- Your task -
For each line below that contains the string "model", copy that line.

- Collected material -

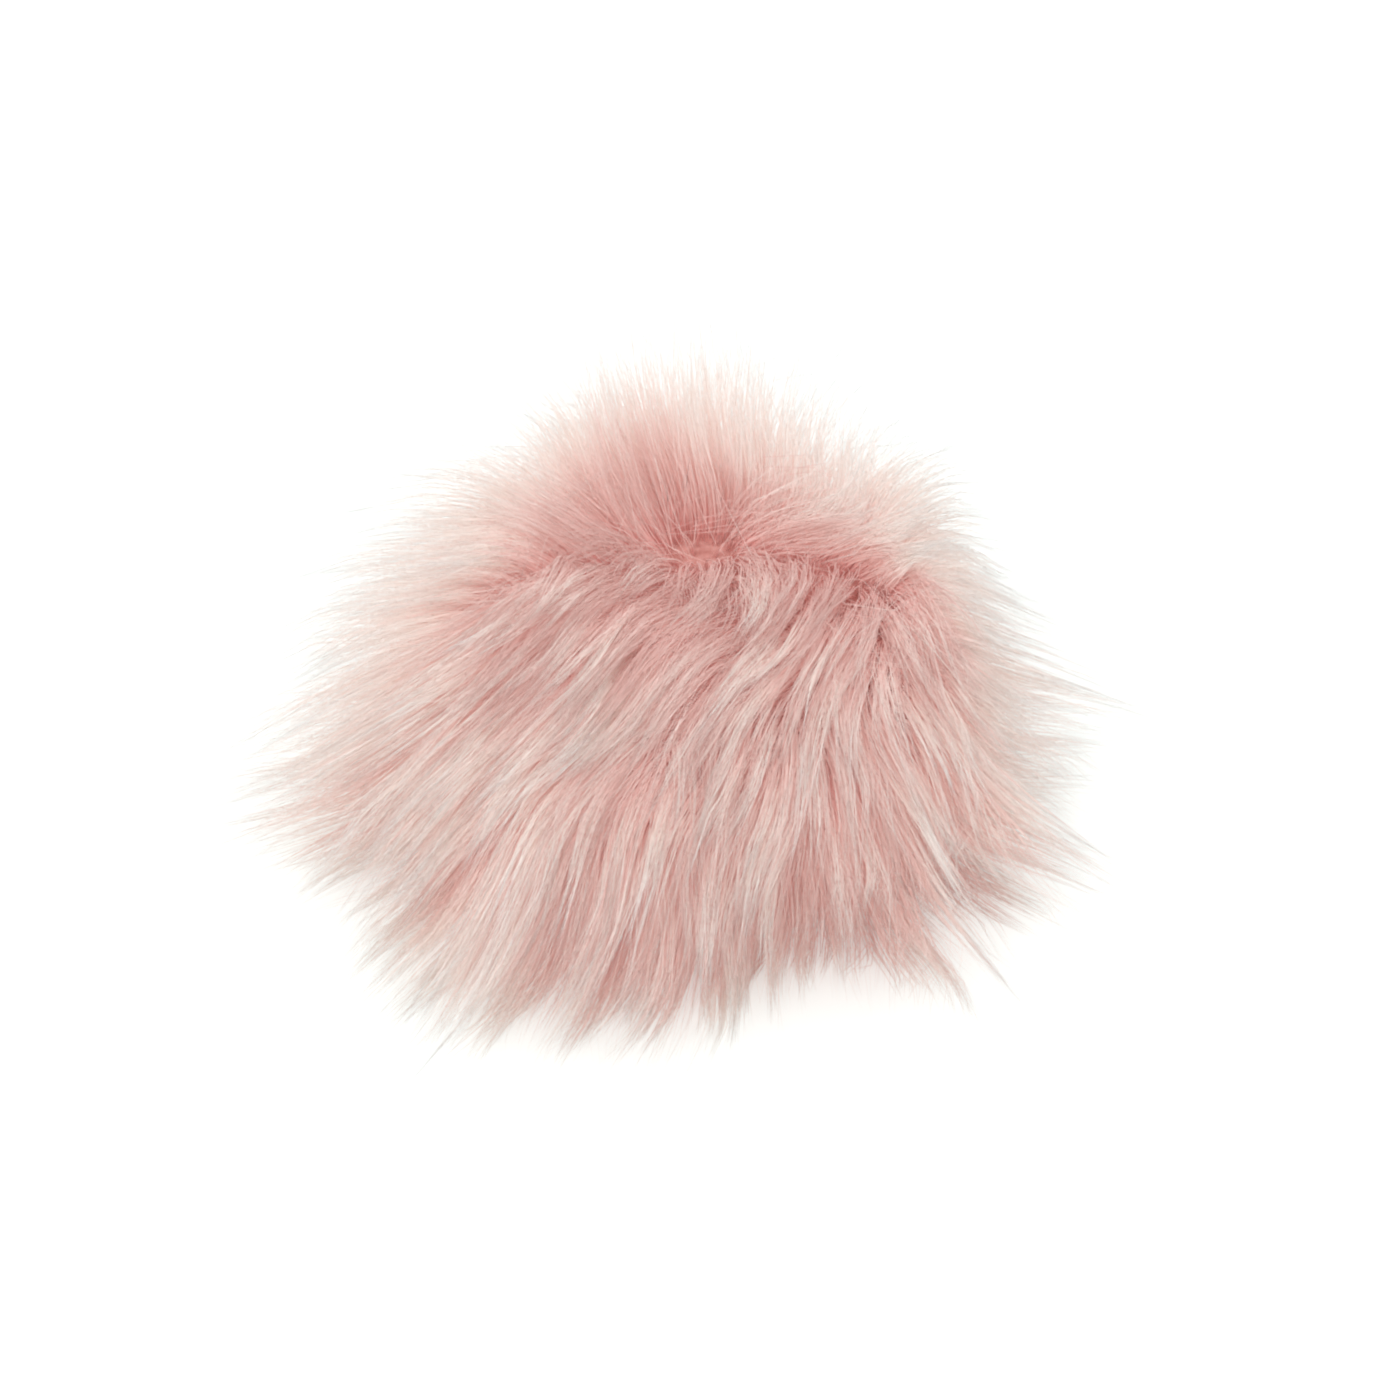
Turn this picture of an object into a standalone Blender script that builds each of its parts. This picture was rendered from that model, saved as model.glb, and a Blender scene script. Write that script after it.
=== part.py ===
# Faux fur pompom, lying on its underside with the fur fallen open from a parting on top.
# One gathered ball of fur cloth: the ball and its thick underfur are the core, and the long
# pile is a coat of four-sided locks that stand apart and are fused to the core at their roots.
# Metres, +Z up, the origin in the middle of the flat spot that the ball rests on, front towards -Y.

import math
import random
from collections import namedtuple

import bmesh
import bpy
from mathutils import Euler, Vector, noise

# The ball with its underfur: its bottom is cut level by the floor
CORE_HALF_WIDTH = 0.0375
CORE_HALF_DEPTH = 0.0355
CORE_HALF_HEIGHT = 0.0235
CORE_MIDDLE_HEIGHT = 0.0218
CORE_HALF_ROUND = (CORE_HALF_WIDTH + CORE_HALF_DEPTH) / 2

# The root cells, one for each lock
CELLS_ACROSS = 8  # along each edge of the cube that the ball is divided like
CELL_TURN = 0.5  # radians by which the cells are turned round the crown
CELL_DRIFT = 0.12  # how far they wander from even places, as a share of the ball's radius
CELL_DRIFT_SIZE = 2.4
CELL_STILL = 0.05  # no cell wanders at the crown, nor fully within this depth below it

# The locks
LOCK_RINGS = (0.0, 0.34, 0.68)  # share of a lock's length at its root and at two rings above
LOCK_WIDTHS = (0.86, 0.80, 0.56)  # share of its root cell that a lock fills at each ring
CROWN_THINNING = 0.42  # how much narrower the locks are that open out around the parting
CROWN_SPREAD = 0.4  # radians from the crown over which they are narrower
THIN_FROM = 0.5  # share of a lock's length by which it is as narrow as that
SHORTEST_LOCK = 0.84  # share of the fur's full length
LAST_ROOT = math.radians(113)  # locks that root below this have no room under the ball
SEED = 7

# How the fur falls
ARCH = 0.36  # how far a lock rises off the ball before it falls, as a share of its length
FLOOR_FELT = math.radians(80)  # fibres that root below this bend towards the floor
FLOOR_ROOT = math.radians(118)  # those that root below this lie on it
LEVEL_FROM = 0.55  # a fibre that lies on the floor is level from this share of its length
FLOOR_BLEND = 0.012  # height over which the floor holds the fur level
CROWN_SHIFT = Vector((0.0045, 0.003, 0.0))  # of the parting from the middle of the flat spot
CROWN_HEIGHT = 0.045
PARTING_STRETCH = 0.32  # how much longer the parting is from side to side than a round one
PARTING_REACH = 0.03  # how far out from the middle the stretch is felt
PARTING_SWEEP = 0.26  # radians by which the fur turns from the parting's line to the front or back
FORWARD_SWEEP = 0.12  # radians by which the fur at the sides is brushed to the front
SWEEP_FULL = 0.5  # radians from the crown to where the turns are full
SWEEP_FADES = (0.6, 1.8)  # radians from the crown between which they fade
SWEEP_FADED = 0.6  # the share that fades
WAVE_SIZE = 0.024
WAVE_DEPTH = 0.0034
WAVE_PLACE = Vector((3.1, 8.4, 1.7))

# Where the fur's tips lie at full length, by how far down the ball from the crown they root:
# distance out from the middle and height above the floor, at the front, the sides and the back.
LayRow = namedtuple("LayRow", "root_deg front_out front_up side_out side_up back_out back_up")
LAY = (
    LayRow(0, 0.000, 0.052, 0.000, 0.055, 0.000, 0.061),
    LayRow(7, 0.016, 0.056, 0.015, 0.060, 0.010, 0.068),
    LayRow(18, 0.032, 0.054, 0.029, 0.057, 0.021, 0.067),
    LayRow(32, 0.047, 0.046, 0.042, 0.048, 0.034, 0.058),
    LayRow(50, 0.060, 0.033, 0.053, 0.036, 0.046, 0.043),
    LayRow(70, 0.069, 0.020, 0.062, 0.024, 0.055, 0.028),
    LayRow(90, 0.073, 0.009, 0.067, 0.011, 0.060, 0.014),
    LayRow(106, 0.072, 0.003, 0.067, 0.004, 0.060, 0.005),
    LayRow(118, 0.064, 0.000, 0.061, 0.000, 0.055, 0.000),
)

# How far the fur reaches over the floor at each bearing, counted from +X towards the back, as a
# share of LAY: the long rows are the tufts, and the short ones the bays between them.
RimRow = namedtuple("RimRow", "bearing_deg reach")
RIM = (
    RimRow(14, 1.03),
    RimRow(40, 0.96),
    RimRow(65, 1.02),
    RimRow(90, 0.98),
    RimRow(118, 1.02),
    RimRow(145, 0.96),
    RimRow(170, 0.96),
    RimRow(188, 1.05),
    RimRow(204, 0.91),
    RimRow(223, 0.98),
    RimRow(240, 1.09),
    RimRow(251, 1.00),
    RimRow(272, 0.98),
    RimRow(290, 0.88),
    RimRow(302, 0.92),
    RimRow(310, 1.07),
    RimRow(319, 0.93),
    RimRow(331, 1.02),
    RimRow(348, 0.95),
)
RIM_FROM = 0.030  # the tufts and bays start this far out from the middle
RIM_FULL = 0.060  # and are full here
RIM_LOW = 0.006  # they are full up to this height
RIM_HIGH = 0.042  # and are gone here

FUR_COLOUR = (0.64, 0.39, 0.35, 1.0)
FUR_ROUGHNESS = 0.9


def smooth(share):
    share = min(1.0, max(0.0, share))
    return share * share * (3 - 2 * share)


def between(value, low, high):
    """0 below low, 1 above high, and a smooth rise from one to the other."""
    return smooth((value - low) / (high - low))


def quadratic(start, middle, end, share):
    return (1 - share) ** 2 * start + 2 * share * (1 - share) * middle + share**2 * end


def read_lay(root_angle):
    """The tip's place at the front, the sides and the back, on a smooth curve through LAY."""
    at = min(math.degrees(root_angle), LAY[-1].root_deg)
    low = max(i for i, row in enumerate(LAY[:-1]) if row.root_deg <= at)
    near = [LAY[min(max(low + k, 0), len(LAY) - 1)] for k in (-1, 0, 1, 2)]
    share = (at - near[1].root_deg) / (near[2].root_deg - near[1].root_deg)
    found = []
    for column in LayRow._fields[1:]:
        a, b, c, d = (getattr(row, column) for row in near)
        bend = 2 * a - 5 * b + 4 * c - d + share * (3 * (b - c) + d - a)
        found.append(b + 0.5 * share * (c - a + share * bend))
    return found


def read_rim(bearing):
    at = math.degrees(bearing) % 360
    rows = RIM + (RimRow(RIM[0].bearing_deg + 360, RIM[0].reach),)
    if at < rows[0].bearing_deg:
        at += 360
    low = max(i for i, row in enumerate(rows[:-1]) if row.bearing_deg <= at)
    rise = between(at, rows[low].bearing_deg, rows[low + 1].bearing_deg)
    return rows[low].reach + (rows[low + 1].reach - rows[low].reach) * rise


def core_profile(root_angle):
    """(distance out, height) of the core's surface on its own half plane, and its normal there."""
    out = CORE_HALF_ROUND * math.sin(root_angle)
    up = max(CORE_MIDDLE_HEIGHT + CORE_HALF_HEIGHT * math.cos(root_angle), 0.0)
    normal = Vector((math.sin(root_angle) / CORE_HALF_ROUND, math.cos(root_angle) / CORE_HALF_HEIGHT))
    return Vector((out, up)), normal.normalized()


def tip_profile(root_angle, bearing):
    """(distance out, height) of a full length fibre's tip, blended between the columns of LAY."""
    front_out, front_up, side_out, side_up, back_out, back_up = read_lay(root_angle)
    side = math.cos(bearing) ** 2
    front = math.sin(bearing) ** 2 if math.sin(bearing) < 0 else 0.0
    back = 1 - side - front
    out = front * front_out + side * side_out + back * back_out
    up = front * front_up + side * side_up + back * back_up
    return Vector((out, up))


def fibre_profile(root_angle, bearing, along):
    """Where a fibre has got to on its own half plane: it rises off the ball, arches and falls."""
    tip = tip_profile(root_angle, bearing)
    root, normal = core_profile(root_angle)
    low = between(root_angle, FLOOR_FELT, FLOOR_ROOT)
    arch = root + normal * (ARCH * (tip - root).length * (1 - low))
    arch = arch.lerp(Vector(((root.x + tip.x) / 2, tip.y)), low)
    along_down = along + low * (min(along / LEVEL_FROM, 1.0) - along)
    return quadratic(root.x, arch.x, tip.x, along), quadratic(root.y, arch.y, tip.y, along_down)


def sweep(root_angle, bearing):
    """How far a fibre turns round the middle, from its root to its tip."""
    turn = PARTING_SWEEP * math.sin(2 * bearing) - FORWARD_SWEEP * math.cos(bearing)
    kept = 1 - SWEEP_FADED * between(root_angle, *SWEEP_FADES)
    return turn * between(root_angle, 0, SWEEP_FULL) * kept


def uneven(point):
    """The coat's waves and tufts, as one smooth bending of the space that the fur fills."""
    wave = noise.noise_vector(point / WAVE_SIZE + WAVE_PLACE) * WAVE_DEPTH
    point = point + Vector((wave.x, wave.y, wave.z * between(point.z, 0, FLOOR_BLEND)))
    out = math.hypot(point.x, point.y)
    rim = between(out, RIM_FROM, RIM_FULL) * (1 - between(point.z, RIM_LOW, RIM_HIGH))
    reach = 1 + (read_rim(math.atan2(point.y, point.x)) - 1) * rim
    return Vector((point.x * reach, point.y * reach, max(point.z, 0.0)))


def fur_point(direction, along):
    """Where a fibre that roots in this direction of the ball has got to, from 0 at its root to 1."""
    root_angle = math.acos(max(-1.0, min(1.0, direction.z)))
    if along > 0:
        root_angle = min(root_angle, FLOOR_ROOT)
    bearing = math.atan2(direction.y, direction.x)
    out, up = fibre_profile(root_angle, bearing, along)
    bearing += sweep(root_angle, bearing) * along
    stretch = PARTING_STRETCH * math.exp(-((out / PARTING_REACH) ** 2))
    x = out * math.cos(bearing) * (CORE_HALF_WIDTH / CORE_HALF_ROUND + stretch)
    y = out * math.sin(bearing) * CORE_HALF_DEPTH / CORE_HALF_ROUND
    return uneven(Vector((x, y, up)) + CROWN_SHIFT * between(up, 0, CROWN_HEIGHT))


def ball_cells():
    """A ball of even four-sided cells: a divided cube blown up round its middle."""
    cells = bmesh.new()
    bmesh.ops.create_cube(cells, size=2)
    bmesh.ops.subdivide_edges(cells, edges=cells.edges[:], cuts=CELLS_ACROSS - 1, use_grid_fill=True)
    for vertex in cells.verts:
        even = Vector([math.tan(side * math.pi / 4) for side in vertex.co]).normalized()
        drift = noise.noise_vector(even * CELL_DRIFT_SIZE) * CELL_DRIFT
        drift *= between(1 - even.z, 0, CELL_STILL)
        vertex.co = (even + drift).normalized()
        vertex.co.rotate(Euler((0, 0, CELL_TURN)))
    return cells


def grow_lock(cells, cell, middle, length):
    """Draws one lock out of its root cell, ring by ring, and lists each new vertex with the
    direction it roots in and its place along the fur. The last four become the lock's point."""
    corners = [vertex.co.copy() for vertex in cell.verts]
    crown_angle = math.acos(middle.z)
    thinning = CROWN_THINNING * math.exp(-((crown_angle / CROWN_SPREAD) ** 2))
    rings = []
    face = cell
    for along, width in zip(LOCK_RINGS, LOCK_WIDTHS):
        face = bmesh.ops.extrude_discrete_faces(cells, faces=[face])["faces"][0]
        width *= 1 - thinning * between(along, 0, THIN_FROM)
        ring = [middle.lerp(corner, width).normalized() for corner in corners]
        rings += [(vertex, direction, along * length) for vertex, direction in zip(face.verts, ring)]
    point = bmesh.ops.extrude_discrete_faces(cells, faces=[face])["faces"][0]
    return rings + [(vertex, middle, length) for vertex in point.verts]


def make_fur_ball():
    cells = ball_cells()
    chance = random.Random(SEED)
    placed = [(vertex, vertex.co.copy(), 0.0) for vertex in cells.verts]
    points = []
    for cell in cells.faces[:]:
        middle = cell.calc_center_median().normalized()
        length = chance.uniform(SHORTEST_LOCK, 1)
        if math.acos(middle.z) > LAST_ROOT:
            continue
        lock = grow_lock(cells, cell, middle, length)
        placed += lock
        points.append([vertex for vertex, _, _ in lock[-4:]])
    for vertex, direction, along in placed:
        vertex.co = fur_point(direction, along)
    for corners in points:
        bmesh.ops.pointmerge(cells, verts=corners, merge_co=corners[0].co.copy())
    bmesh.ops.recalc_face_normals(cells, faces=cells.faces[:])
    mesh = bpy.data.meshes.new("fur_ball")
    cells.to_mesh(mesh)
    cells.free()
    return bpy.data.objects.new("fur_ball", mesh)


def fur_material():
    material = bpy.data.materials.new("pink_fur")
    material.use_nodes = True
    shader = material.node_tree.nodes["Principled BSDF"]
    shader.inputs["Base Color"].default_value = FUR_COLOUR
    shader.inputs["Roughness"].default_value = FUR_ROUGHNESS
    shader.inputs["Metallic"].default_value = 0.0
    return material


def main():
    for obj in list(bpy.data.objects):
        bpy.data.objects.remove(obj)
    noise.seed_set(SEED)
    fur_ball = make_fur_ball()
    fur_ball.data.materials.append(fur_material())
    bpy.context.scene.collection.objects.link(fur_ball)


main()
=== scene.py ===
import math

import bpy
import numpy as np
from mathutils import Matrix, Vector, kdtree, noise


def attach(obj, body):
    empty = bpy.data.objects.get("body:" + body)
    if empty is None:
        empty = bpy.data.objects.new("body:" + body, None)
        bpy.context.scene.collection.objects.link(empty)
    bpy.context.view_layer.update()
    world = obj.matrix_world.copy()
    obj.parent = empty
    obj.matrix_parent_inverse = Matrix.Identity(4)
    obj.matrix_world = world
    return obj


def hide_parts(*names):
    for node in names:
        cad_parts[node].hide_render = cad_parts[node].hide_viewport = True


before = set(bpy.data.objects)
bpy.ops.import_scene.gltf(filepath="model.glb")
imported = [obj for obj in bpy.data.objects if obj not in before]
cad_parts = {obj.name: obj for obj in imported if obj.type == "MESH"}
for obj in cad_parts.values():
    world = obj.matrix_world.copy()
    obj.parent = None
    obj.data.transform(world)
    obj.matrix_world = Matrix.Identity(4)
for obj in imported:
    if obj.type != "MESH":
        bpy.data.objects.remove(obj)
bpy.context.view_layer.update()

scene = bpy.context.scene

# The studio: camera, lights and floor
studio = {
    "aim": (0.0016, 0.0, 0.0215),
    "elevation": 40.0,  # degrees above the floor
    "distance": 0.61,
    "lens": 100.0,
    "softness": 2.2,  # pixels that the picture is smoothed over
    "bounces": 12,  # light passes from hair to hair many times
    "floorSide": 6.0,
    "floorColour": (0.68, 0.72, 0.70),
    "floorGlow": 0.27,  # keeps the table white, as in an overexposed studio photograph
    "skyStrength": 0.93,
    "keyPlace": (-0.25, -0.35, 1.15),
    "keySide": 0.9,
    "keyPower": 7.0,
}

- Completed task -
Turn this picture of an object into a standalone Blender script that builds each of its parts. This picture was rendered from that model, saved as model.glb, and a Blender scene script. Write that script after it.
bpy.ops.import_scene.gltf(filepath="model.glb")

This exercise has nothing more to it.